As rifts widen, in “Differently” and in other stories, lovers vie to top each other in cruelty. They thrill in inflicting pain; they crave mutual destruction; they take perverse delight in sinking to new depths. Four of the stories in this collection, companion pieces, are an extended comment on this depraved sort of pleasure: “Royal Beatings,” “Wild Swans,” “The Beggar Maid” and “Simon’s Luck.”

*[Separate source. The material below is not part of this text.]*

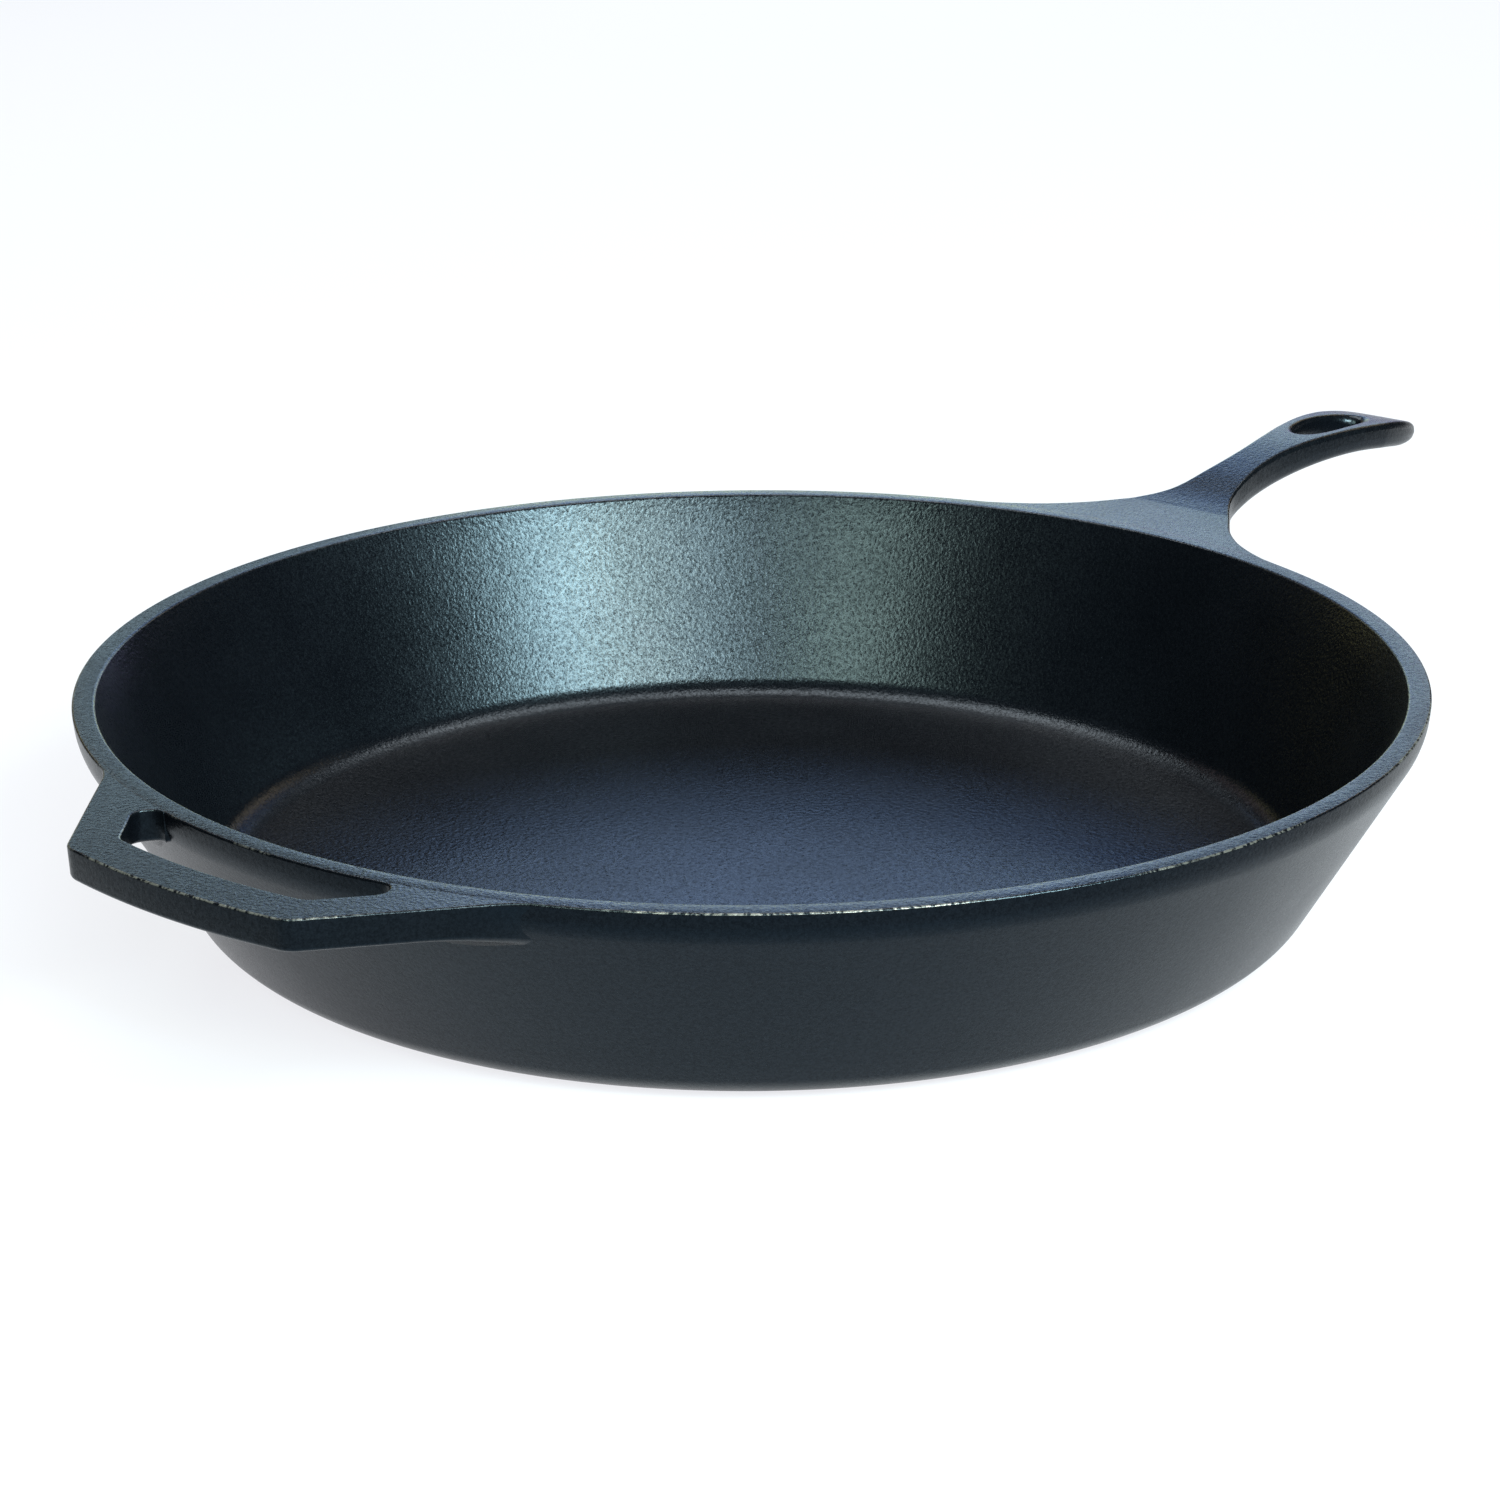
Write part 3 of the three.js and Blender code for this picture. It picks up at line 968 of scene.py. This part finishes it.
@dataclass(frozen=True)
class Root:
    """How a handle grows out of the pan: hidden in the rim, and swept into the wall at its sides.

    Attributes:
        pan: The pan that it grows from.
        side_angle: Degrees off the handle's axis where its side meets the rim.
        blend_angle: Degrees off the axis where the side begins to lean towards the wall.
        open_angle: Degrees off the axis up to which the underside has no fillet.
        fillet_foot: How far in from the rim's face the underside's fillet has its foot.
        fillet_reach: How far out from its foot the fillet starts.
        fillet_depth: How far down the wall the fillet runs.
        fillet_power: How sharply it turns down towards the wall.
        fillet_limit: Where it stops deepening inside its foot, in reaches from its start.
        fillet_fade: Degrees over which it sets in beyond the open angle.
        tuck: How far inside the wall's face the leaned sides end.
        sunk: How far the root's top lies under the rim's top.
        sunk_reach: How far out from the rim that difference fades.
    """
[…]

Munro’s women and girls, unlike her men, are intensely curious about life. They are especially curious about their parents. In the first story of this collection, “Walker Brothers Cowboy,” a girl named Nora accompanies her father on a visit to one of his old girlfriends and is surprised to learn that her father drinks whiskey: “One of the things my mother has told me in our talks together is that my father never drinks whiskey. But I see he does.” Parents, Munro knows, are full of such surprises and secrets. The narrator of “The Moons of Jupiter” realizes this. So does the narrator of “The Ottawa Valley,” who tells her story as part of an effort to “find out more, remember more,” about her mother. “It is to reach her that this whole journey had been undertaken. With what purpose? To mark her off, to describe, to illumine, to celebrate, to get rid, of her.”

This is what all art seeks: a coming to terms. What Munro achieves, and what she offers to her readers, is a vantage from which such a consummation feels possible.